Linux 6.2 Performance Option Helps Extend The Longevity Of Intel Skylake Era PCs

Written by Michael Larabel in Computers on 31 January 2023 at 11:00 AM EST. Page 1 of 6. 20 Comments.

One of the new features introduced with Linux 6.2 is Call Depth Tracking and it can help extend the useful service life of Intel Skylake through Coffeelake era processors in providing better performance than is otherwise found out-of-the-box on Linux.

As explained in prior articles, Call Depth Tracking allows helping to lessen the mitigation performance impact of Retbleed. As a result of the Retbleed vulnerability, Indirect Branch Restricted Speculation (IBRS) became a necessity for Skylake era PCs and that comes with a heavy performance penalty for those Intel processors prior to the company having introduced eIBRS in newer processor series. The past several months saw Intel engineers working on Retbleed as a lower-cost mitigation technique for Retbleed and indeed it does help recover otherwise lost performance on the latest kernel.

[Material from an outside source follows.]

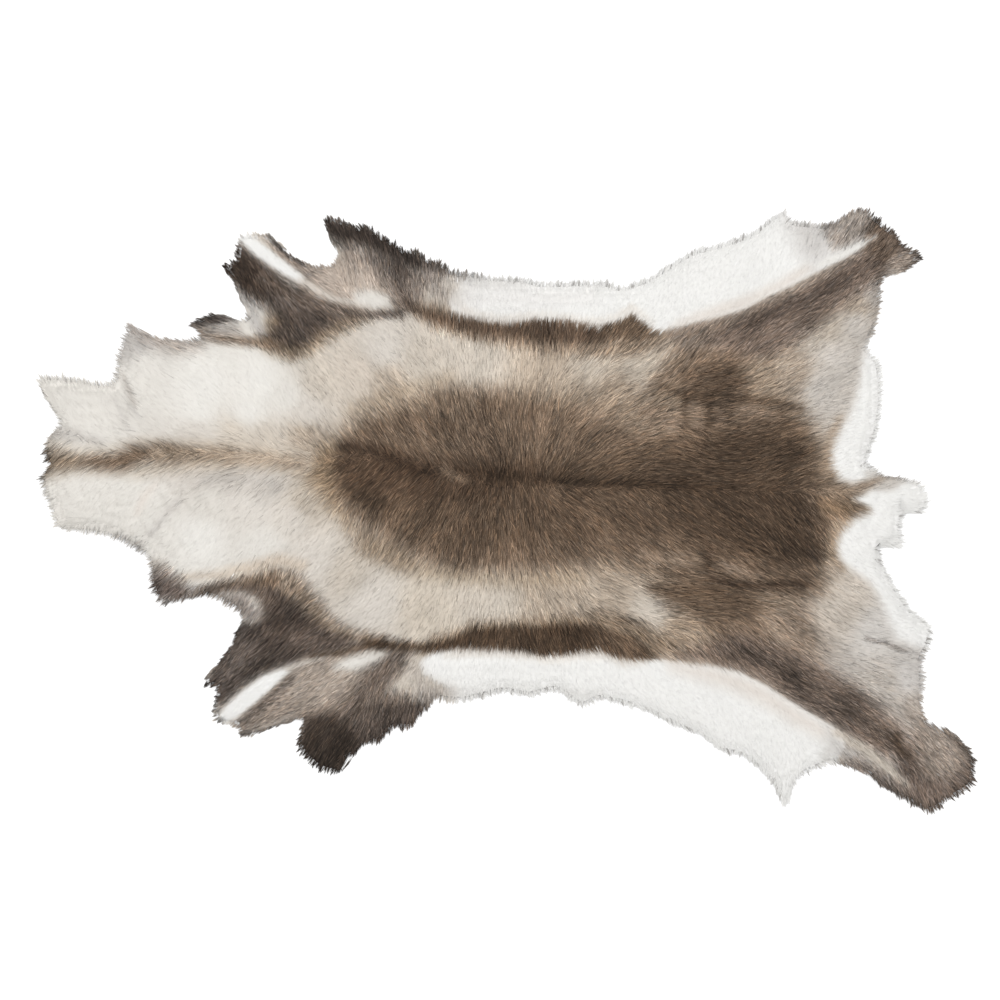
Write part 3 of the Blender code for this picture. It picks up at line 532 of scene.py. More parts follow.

Core i7 8700K with Retbleed Stuffing

Last month I carried out some Linux 6.2 Call Depth Tracking benchmarks using an Intel Xeon E3 v5 Skylake server given the commonality of them while in today's article is focused more on Linux desktop benchmarks and using an Intel Core i7 8700K "Coffeelake" processor that by default uses IBRS.

Set retbleed=stuff on the kernel command line

Call Depth Tracking was merged for Linux 6.2 and needs the "CALL_DEPTH_TRACKING" Kconfig build option enabled. Additionally, it's not used by default unless the "retbleed=stuff" option is passed to the kernel when booting the system.

Call Depth Tracking Core i7 8700K

Today's article is looking at the Intel Core i7 8700K performance as its "default" / out-of-the-box state on Linux 6.2 Git followed by a run when using the same hardware/software but booting with the "retbleed=stuff" option for engaging the Call Depth Tracking. Lastly is a run with "mitigations=off" for looking at the Core i7 8700K Coffeelake performance with all of the CPU security mitigations disabled for seeing the overall performance cost to the security mitigations of recent years.

Intel IBRS
If your lscpu output currently shows IBRS as the Retbleed mitigation, your system can benefit from retbleed=stuff.